However, the type systems we are talking about here, can express much more interesting properties. At the extreme end of the scale are dependently-typed languages which can express any property that you can express using formal logic as a type, and then consequently type-check it. For example, in a dependently-typed language you can express the fact that a function that zips two lists preserves the lengths of the list, you can express the fact that a function that concatenates two lists returns a list whose length is the sum of the lengths of the input lists, you can express the fact that a function that sorts a list returns a list that is, in fact, sorted, has the same length, and the same elements as the input list.

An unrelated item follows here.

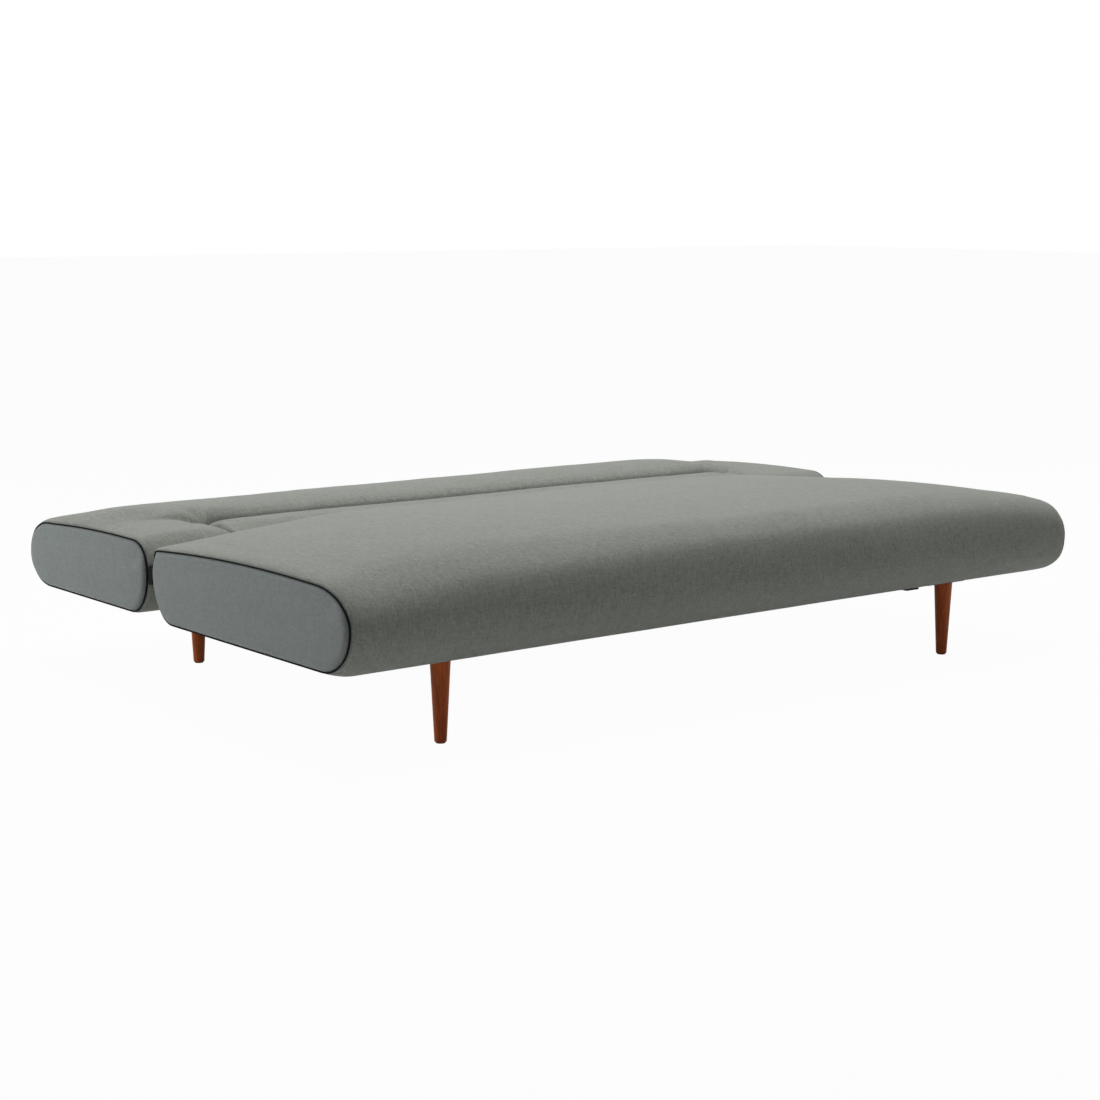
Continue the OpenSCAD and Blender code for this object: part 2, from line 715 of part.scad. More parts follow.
// Room in the foam for the knuckles and for the plates that reach them
module hinge_pockets(foot, way) {
  for (side = [-1, 1]) at_side(side) {
    translate([slot_x, pivot_y, pivot_z])
      rotate([0, 90, 0]) cylinder(r = cover_r + drum_room, h = bed_l / 2 - slot_x);
    box(
      [slot_x, min(pivot_y, foot + way * slot_foot), seat_bottom_z - 20],
      [back_recess_x, max(pivot_y, foot + way * slot_foot), slot_top_z]
    );
  }
}

module seat_cushion() {
  color(top_fabric) difference() {
    loft([for (x = seat_stations) [for (p = seat_main_outline) seat_point(p, x)]]);
    box(
      [-seat_recess_x, seat_frame_front - frame_room, seat_bottom_z - 30],
      [seat_recess_x, seat_frame_rear + frame_room, seat_recess_z]
    );
    hinge_pockets(seat_frame_rear, -1);
  }
}

module seat_fold_roll() {
  color(top_fabric) difference() {
    loft([for (x = roll_stations) [for (p = seat_roll_outline) seat_point(p, x)]]);
    hinge_pockets(seat_frame_rear, -1);
  }
}

module back_cushion() {
  color(top_fabric) difference() {
    loft([for (x = back_stations) [for (p = back_main_outline) back_point(p, x)]]);
    box(
      [-back_recess_x, back_frame_front - frame_room, back_bottom_z - 30],
      [back_recess_x, back_frame_rear + frame_room, back_recess_z]
    );
    hinge_pockets(back_frame_front, 1);
  }
}

module back_fold_roll() {
  color(top_fabric) difference() {
    loft([for (x = back_roll_stations) [for (p = back_roll_outline) back_point(p, x)]]);
    hinge_pockets(back_frame_front, 1);
  }
}

module seat_end_panel(side) {
  color(end_fabric) at_side(side) end_panel(
    seat_outline, [(seat_front + seat_rear) / 2, (seat_top_z + seat_bottom_z) / 2],
    [seat_d / 2, (seat_top_z - seat_bottom_z) / 2]
  );
}

module back_end_panel(side) {
  color(end_fabric) at_side(side) end_panel(
    back_outline, [(back_front + back_rear) / 2, (back_top_z + back_bottom_z) / 2],
    [back_d / 2, (back_top_z - back_bottom_z) / 2]
  );
}

module seat_piping(side) {
  color(piping_fabric) at_side(side) piping(seat_outline);
}

module back_piping(side) {
  color(piping_fabric) at_side(side) piping(back_outline);
}

// Dust covers close the undersides round the pads and bumpers
module dust_cover(half_x, front, rear, z, stops) {
  color(piping_fabric) difference() {
    box([-half_x, front, z - soft_gap - dust_t], [half_x, rear, z - soft_gap]);
    for (side = [-1, 1], y = stops)
      translate([side * rail_x, y, z - 5]) cylinder(r = pad_r + 3, h = 6);
  }
}

module seat_dust_cover() {
  dust_cover(seat_frame_x, seat_frame_front, seat_frame_rear, seat_frame_z, [pad_front_y, pad_rear_y]);
}

module back_dust_cover() {
  bumpers = [bumper_front_y, bumper_rear_y];
  dust_cover(back_frame_x, back_frame_front, back_frame_rear, back_frame_z, bumpers);
}

base_side_rail(-1);  // base_side_rail_left
base_side_rail(1);  // base_side_rail_right
base_cross_rail(rail_front + rail_w);  // base_cross_rail_front
base_cross_rail(pad_rear_y);  // base_cross_rail_middle
base_cross_rail(rail_rear - rail_w);  // base_cross_rail_rear
leg_plate(-1, leg_front_y, front_plate_back);  // leg_plate_front_left
leg_plate(1, leg_front_y, front_plate_back);  // leg_plate_front_right
leg_plate(-1, leg_rear_y, rear_plate_back);  // leg_plate_rear_left
leg_plate(1, leg_rear_y, rear_plate_back);  // leg_plate_rear_right
leg(-1, leg_front_y);  // leg_front_left
leg(1, leg_front_y);  // leg_front_right
leg(-1, leg_rear_y);  // leg_rear_left
leg(1, leg_rear_y);  // leg_rear_right
leg_studs();
leg_glides();
frame_pads();
frame_bolts();
back_bumpers();
seat_rail(seat_frame_front);  // seat_rail_front
seat_rail(seat_frame_rear - tube_w);  // seat_rail_rear
seat_rail_end(-1);  // seat_rail_left
seat_rail_end(1);  // seat_rail_right
seat_cross_rail(-rail_x);  // seat_cross_rail_left
seat_cross_rail(0);  // seat_cross_rail_middle
seat_cross_rail(rail_x);  // seat_cross_rail_right
seat_slats();
seat_cushion();
seat_fold_roll();
seat_end_panel(-1);  // seat_end_panel_left
seat_end_panel(1);  // seat_end_panel_right
seat_piping(-1);  // seat_piping_left
seat_piping(1);  // seat_piping_right
seat_dust_cover();
hinge_seat_plate(-1);  // hinge_seat_plate_left
hinge_seat_plate(1);  // hinge_seat_plate_right
hinge_seat_bolts();
pivot_bolts();
pivot_nuts();
pivot_washers();
hinge_covers();
back_rail(back_frame_front);  // back_rail_front
back_rail(back_frame_rear - tube_w);  // back_rail_rear
back_rail_end(-1);  // back_rail_left
back_rail_end(1);  // back_rail_right
back_cross_rail(-rail_x);  // back_cross_rail_left
back_cross_rail(0);  // back_cross_rail_middle
back_cross_rail(rail_x);  // back_cross_rail_right
back_slats();
back_cushion();
back_fold_roll();
back_end_panel(-1);  // back_end_panel_left
back_end_panel(1);  // back_end_panel_right
back_piping(-1);  // back_piping_left
back_piping(1);  // back_piping_right
back_dust_cover();
hinge_back_plate(-1);  // hinge_back_plate_left
hinge_back_plate(1);  // hinge_back_plate_right
hinge_back_bolts();
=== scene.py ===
import json
import math
import bpy
import numpy as np
from mathutils import Matrix, Vector, noise
from mathutils.kdtree import KDTree


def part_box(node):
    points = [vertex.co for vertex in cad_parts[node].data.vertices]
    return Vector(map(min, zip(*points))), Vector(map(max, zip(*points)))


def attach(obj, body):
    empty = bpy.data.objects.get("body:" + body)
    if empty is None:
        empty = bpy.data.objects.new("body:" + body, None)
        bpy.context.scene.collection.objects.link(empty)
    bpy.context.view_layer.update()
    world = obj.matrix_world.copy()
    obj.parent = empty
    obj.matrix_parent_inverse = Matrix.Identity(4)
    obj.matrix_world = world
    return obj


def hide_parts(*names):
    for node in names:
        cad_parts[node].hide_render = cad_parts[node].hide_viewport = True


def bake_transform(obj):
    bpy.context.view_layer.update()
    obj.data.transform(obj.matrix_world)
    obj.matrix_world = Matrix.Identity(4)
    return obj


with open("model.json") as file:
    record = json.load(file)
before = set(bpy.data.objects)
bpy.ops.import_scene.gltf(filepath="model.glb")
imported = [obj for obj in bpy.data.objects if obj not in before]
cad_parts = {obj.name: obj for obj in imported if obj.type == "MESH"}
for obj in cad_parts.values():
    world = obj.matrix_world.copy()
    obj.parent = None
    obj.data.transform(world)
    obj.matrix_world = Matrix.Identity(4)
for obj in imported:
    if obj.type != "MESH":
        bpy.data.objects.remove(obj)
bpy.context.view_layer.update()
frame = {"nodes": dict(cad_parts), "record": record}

nodes = frame["nodes"]
print("frame loaded:", len(nodes), "nodes")


# Selecting and making pieces

def nothingSelected():
    if bpy.context.object and bpy.context.object.mode != "OBJECT":
        bpy.ops.object.mode_set(mode="OBJECT")
    bpy.ops.object.select_all(action="DESELECT")


def makeActive(piece):
    nothingSelected()
    piece.select_set(True)
    bpy.context.view_layer.objects.active = piece


def smoothStep(low, high, value):
    t = np.clip((value - low) / (high - low), 0, 1)
    return t * t * (3 - 2 * t)


def outlineObject(name, outline, x):
    # a ring of points in the plane at x, one for each point of the outline
    nothingSelected()
    bpy.ops.mesh.primitive_circle_add(vertices=len(outline), radius=0.1, fill_type="NOTHING")
    ring = bpy.context.object
    ring.name = name
    for vertex, (y, z) in zip(ring.data.vertices, outline):
        vertex.co = (x, y, z)
    return ring


def arc(centre, radii, start, end, steps, fullness=2.0):
    # part of an ellipse, or of a squarer curve where the fullness is more than 2
    points = []
    for angle in np.radians(np.linspace(start, end, steps)):
        c, s = math.cos(angle), math.sin(angle)
        points.append((centre[0] + radii[0] * math.copysign(abs(c) ** (2 / fullness), c),
                       centre[1] + radii[1] * math.copysign(abs(s) ** (2 / fullness), s)))
    return points


def crowded(low, high, spots, fine, coarse, reach):
    # places from low to high: fine steps within reach of a spot, coarse ones away from them all
    fixed = np.linspace(low, high, 4000)
    away = np.min([np.abs(fixed - spot) for spot in spots], axis=0)
    step = fine + (coarse - fine) * smoothStep(reach, reach * 3, away)
    count = np.concatenate([[0], np.cumsum(np.diff(fixed) / step[1:])])
    return np.interp(np.linspace(0, count[-1], int(round(count[-1])) + 1), count, fixed)


def evenly(points, fine, coarse, spots, reach):
    # the same closed outline, its points close together near the spots and evenly spread elsewhere
    ring = np.array(points + points[:1])
    steps = np.hypot(*np.diff(ring, axis=0).T)
    run = np.concatenate([[0], np.cumsum(steps)])
    near = [run[np.argmin(np.hypot(ring[:, 0] - y, ring[:, 1] - z))] for y, z in spots]
    places = crowded(0, run[-1], near, fine, coarse, reach)[:-1]
    return [(float(np.interp(s, run, ring[:, 0])), float(np.interp(s, run, ring[:, 1]))) for s in places]


# Where the cushions' outlines lie, from the piping nodes

def sewnEdge(node, inset):
    low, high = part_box(node)
    radius = (high.x - low.x) / 2
    out = radius - inset
    return {"front": low.y + out, "rear": high.y - out, "bottom": low.z + out, "top": high.z - out,
            "radius": radius, "seamX": max(abs(low.x), abs(high.x)) - radius}


pipingInset = 0.001
seatEdge = sewnEdge("seat_piping_right", pipingInset)
backEdge = sewnEdge("back_piping_right", pipingInset)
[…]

For example, the Idris standard library has a Vect type that is a list that also carries its length in the type. Here's the type of the append function:

app : Vect n a -> Vect m a -> Vect (n + m) a

As you can see, the collection is not only parameterized over its element type (like e.g. a Vect<A> in Java), but also over its size, which is a runtime value! Imagine a Vect<A, n> in Java that is instantiated like new Vect<String, 3> … pretty crazy, huh? Dependently-typed languages are called "dependently-typed" because static types can depend on runtime values – this is the ultimate in expressive power, and essentially blurs (or rather obliterates) the distinction between Automated Theorem Proving and programming: a type can express anything that logic can express, which means everything you would normally write in a formal specification document, you can instead write as a type. And if the program compiles, then it is at the same time also a correctness-proof of its implementation wrt. the specification.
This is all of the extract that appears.